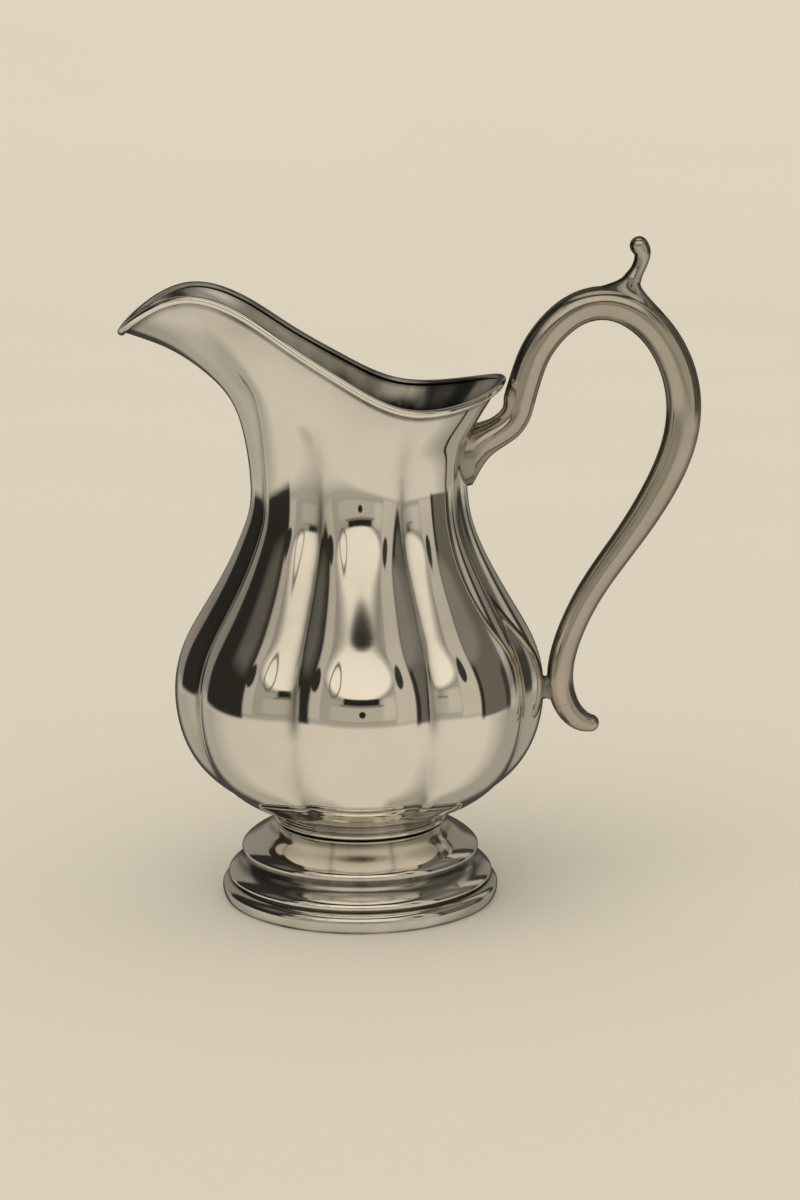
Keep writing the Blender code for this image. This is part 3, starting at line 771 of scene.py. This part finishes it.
def makeWorld():
    # even pale light for the paper; the silver sees the cards and drapes instead
    world = bpy.data.worlds.new("studio")
    bpy.context.scene.world = world
    world.use_nodes = True
    tree = world.node_tree
    tree.nodes.clear()

    def math(operation, a, b=0.0, c=0.0, clamp=False):
        node = addNode(tree, "ShaderNodeMath", {"operation": operation, "use_clamp": clamp})
        for i, value in enumerate((a, b, c)):
            if isinstance(value, (int, float)):
                node.inputs[i].default_value = value
            else:
                tree.links.new(value, node.inputs[i])
        return node.outputs[0]

    heading = addNode(tree, "ShaderNodeTexCoord").outputs["Generated"]
    split = addNode(tree, "ShaderNodeSeparateXYZ", None, {0: heading})
    toFront = math("MULTIPLY", split.outputs["Y"], -1.0)
    around = math("MULTIPLY", math("ARCTAN2", split.outputs["X"], toFront), 180 / pi)
    up = math("MULTIPLY", math("ARCSINE", split.outputs["Z"]), 180 / pi)

    def within(value, low, high, soft):
        # 1 between the two, falling to 0 over the soft edge
        middle, half = (low + high) / 2, (high - low) / 2
        away = math("ABSOLUTE", math("SUBTRACT", value, middle))
        return math("MULTIPLY_ADD", away, -1 / (2 * soft), (half + soft) / (2 * soft), clamp=True)

    def layer(below, amount, level):
        return math("MULTIPLY_ADD", math("SUBTRACT", level, below), amount, below)

    def addCards(light, cards):
        for left, right, low, high, level, softAcross, softUp in cards:
            amount = math("MULTIPLY", within(around, left, right, softAcross),
                          within(up, low, high, softUp))
            light = layer(light, amount, level)
        return light

    light = addCards(reflections["wall"], reflections["cards"])
    for across, height, halfWidth, halfHeight, rim, level in reflections["rounds"]:
        x = math("MULTIPLY", math("SUBTRACT", around, across), 1 / halfWidth)
        y = math("MULTIPLY", math("SUBTRACT", up, height), 1 / halfHeight)
        reach = math("SQRT", math("MULTIPLY_ADD", x, x, math("MULTIPLY", y, y)))
        if rim:
            amount = within(reach, 1 - rim / halfWidth, 1.0, 0.06)
        else:
            amount = within(reach, -1.0, 1.0, 0.10)
        light = layer(light, amount, level)
    light = addCards(light, reflections["bars"])
    green, blue = [math("MULTIPLY", light, share) for share in reflections["warmth"]]
    colour = addNode(tree, "ShaderNodeCombineColor", None, {0: light, 1: green, 2: blue})
    mirrored = addNode(tree, "ShaderNodeBackground", {"Strength": 1.0}, {0: colour.outputs[0]})
    plain = addNode(tree, "ShaderNodeBackground", {0: linear(studio["surround"]),
                                                   1: studio["surroundStrength"]})
    glossy = addNode(tree, "ShaderNodeLightPath").outputs["Is Glossy Ray"]
    both = addNode(tree, "ShaderNodeMixShader", None, {0: glossy, 1: plain.outputs[0],
                                                       2: mirrored.outputs[0]})
    addNode(tree, "ShaderNodeOutputWorld", None, {0: both.outputs[0]})


def makeKeyLight():
    # a wide soft key from the front left, for the paper's shading and the shadow under the foot
    lamp = bpy.data.lights.new("soft_key", "SUN")
    lamp.energy = studio["keyStrength"]
    lamp.angle = radians(60)
    lamp.color = (1.0, 0.97, 0.92)
    key = bpy.data.objects.new("soft_key", lamp)
    key.rotation_euler = (radians(30), radians(-22), 0.0)
    key.visible_glossy = False
    bpy.context.scene.collection.objects.link(key)


def makeCamera():
    turn = radians(studio["azimuth"])
    view = bpy.data.cameras.new("view")
    view.lens = studio["lens"]
    view.clip_end = 50.0
    camera = bpy.data.objects.new("view", view)
    camera.location = (studio["aimX"] + studio["distance"] * sin(turn),
                       -studio["distance"] * cos(turn), studio["height"])
    camera.rotation_euler = (radians(90 - studio["pitch"]), 0.0, turn)
    bpy.context.scene.collection.objects.link(camera)
    bpy.context.scene.camera = camera
    bpy.context.scene.view_settings.view_transform = "Standard"


makeFloor()
makeWorld()
makeKeyLight()
makeCamera()
print("studio ready")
+-------+
Exercise brief: Look at the material above and copy, word for word, its lines from the first through the one containing "tree.nodes.clear()".

Worked solution:
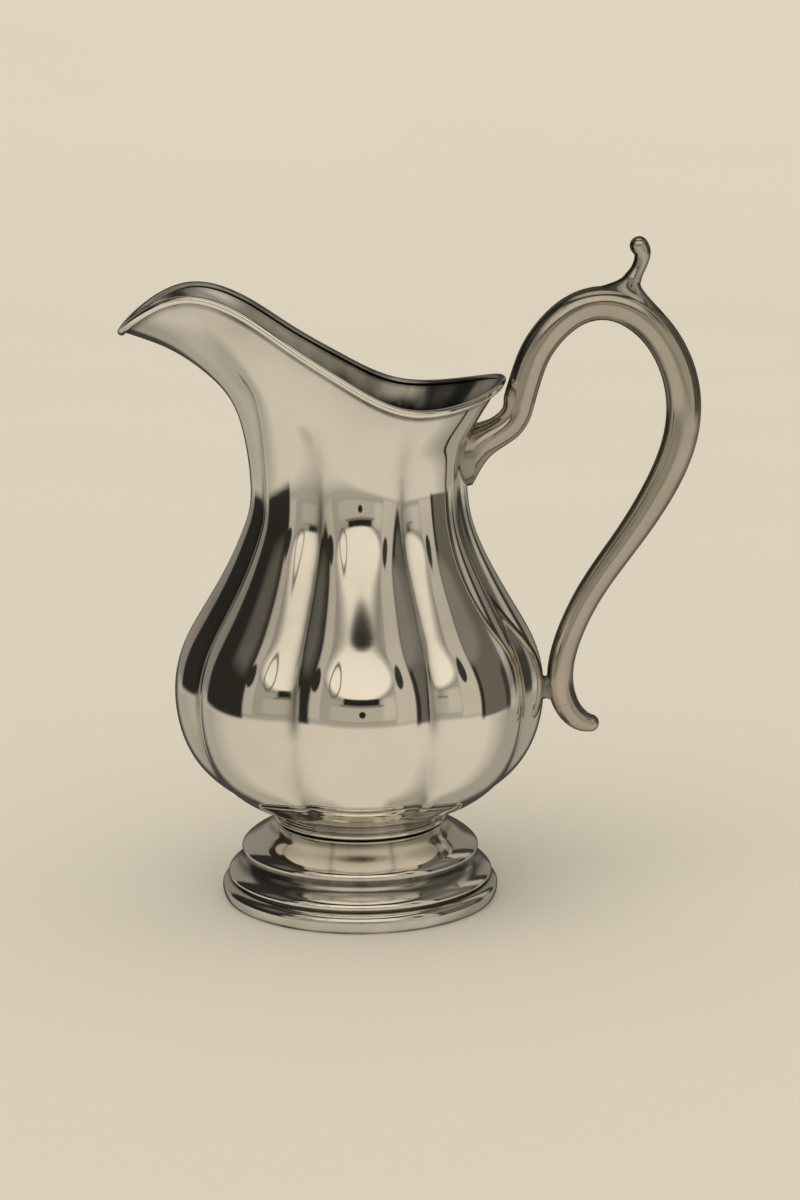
Keep writing the Blender code for this image. This is part 3, starting at line 771 of scene.py. This part finishes it.
def makeWorld():
    # even pale light for the paper; the silver sees the cards and drapes instead
    world = bpy.data.worlds.new("studio")
    bpy.context.scene.world = world
    world.use_nodes = True
    tree = world.node_tree
    tree.nodes.clear()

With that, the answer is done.